Successfully communicating with your customers (Pass Summit 2019: Conference Day 2)

Successfully communicating with your customers (Pass Summit 2019: Conference Day 2)

Wow: PASS Summit is so diverse regarding sessions! It’s not just about geeks enjoying the latest new things in tech. Of course tech is the foundation for what we do and we all love it but everyone needs soft skills as well and Pass Summit is a great place to learn from other data experts about that topic.

So I went to Denise McInerney‘s session on how to successfully communicate with customers. Denise had some excercises for the group which were just amazing. Can you think of a better way to improve on your communication skills then ehm…right communicating ;-)?
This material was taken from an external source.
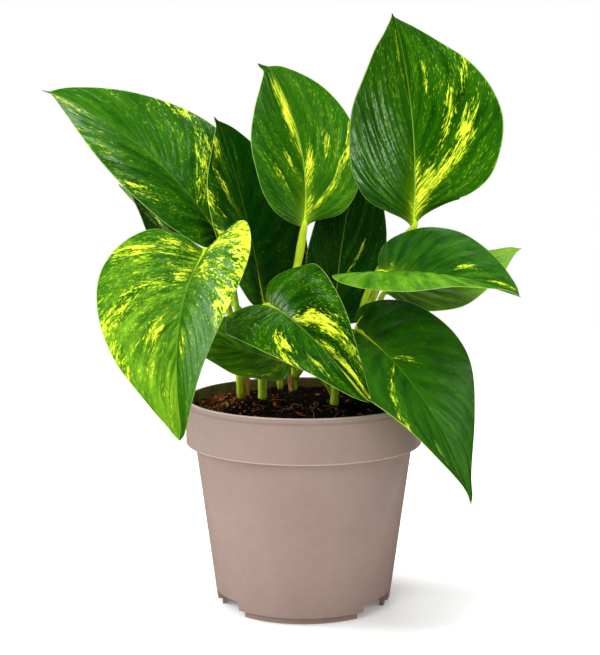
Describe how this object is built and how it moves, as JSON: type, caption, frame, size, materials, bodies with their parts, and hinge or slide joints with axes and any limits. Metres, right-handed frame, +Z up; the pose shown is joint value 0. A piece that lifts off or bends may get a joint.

First of all we identified who our customers are. It came with no surprise that there often is indeed a chain of customers and we as tech enablers most time start at the very end of that chain. There are developers asking us to do things, product managers talk to us to have xyz put in motion farther down stream possibly is a sales department who needs solutions which in turn then benefit our end customer (of whom we often don’t know much being at the other part of the chain).

Four important tools for customer communication

  1. Empathy: walk in your customer’s shoes
  2. Attitude: leverage partnership and overcome traditional “us vs them”-thinking
  3. Speech: most of the time as tech people we are giving too much information…slow down and pause every now and then
  4. Writing

Work out what the goals of your customers are

We all have experienced that customers approach us with a technical solution they developed like “I need you to send me an excel sheet with columns a to d each friday.” This might sound appealing to us as tech people as we have clear instructions what do and it might be a requirement in the end but it is far away from a goal.So step back and don’t jump to a solution right now! Listen carefully and ask questions to work out the goal. This reminds me very much of the great Mico Yuk’s approach which includes asking Why as often as 7 times. A little bit of foreshadowing…but today Edwin Sarmiento told me about the same thing and that he asks his customers the same word “Why” over and over until he get’s right to the motive behind a statement. Mico however has developed her own elegant way of doing that without irritating the conversation partners by varying the questions a bit. I had the honor to get to practice that with Denise. In the role play she approached me as a business analyst needing to have a report for a new product ASAP mostly based on another existing report. I then took some of the rush out of the discussion by asking “What are we trying to achieve here? What’s the overall goal?”  and later summarized what she said. A few minutes later my ability to argue elegantly in English left me however I received great feedback about the way I managed to work out the goal.

Another participant did a comparable practice exercise and played the card of “I really would like to help you but that’s all about prioritization so please talk to my boss first”. Quite an effective technique as well however that’s not the kind of answer I would like to give and in my situation in a small company my boss would probably get back to me asking why I could not find a solution with my colleague without escalating.

Additional communication techniques

Denise put it great saying that often tech and business people talk to each other but are not communicating. It is like if they are talking two different languages and don’t get what the counterpart is talking about. In that regard is extremely important to practice active listening which means summarizing in your own words what your partner just said and checking if you understood correctly.

Regarding meetings it is vital to end 5 to 6 minutes earlier for a summary. Written documentation afterwards is key for clarity and sign-off. It is best to do this documentation in a system which is accessible by everyone like a corporate wiki or a ticket system.

Status updates

Give regular status updates (for example right on that wiki site) and be consistent about it.  Status updates are best with the colors green (everything on track), yellow (potential problem) and red (problem). Don’t beautify a fact that you are lagging behind and be honest about the status. Nobody is keen about being on a project like the airport Berlin-Brandenburg so do your share to avoid such grave project failings with being honest. The hard part of course is that you have to have a plan how to get out of the situation and turn the red into a green. It was incredible watching another participant handling an excercise where she and the customer were forced to reset priorities due to timing constraints for a release. Bringing the bad news like “Key Feature x won’t be available in the next release” for me is quite a hard thing and I could just watch in aw and try to learn from this really skilled colleague. One last important thing is to set expectations right.

Regarding the introduction of changes during development and talking them through with developers Denise noted that it’s just like most developer have a hidden change budget in their head they are willing to handle. So the conversation will start out friendly and all of the sudden the developers will get angry to the product manager continuing to ask for more and more changes. Thus the request: Be open about what’s acceptable to you right from the beginning and where things tend to get challenging for you as a developer.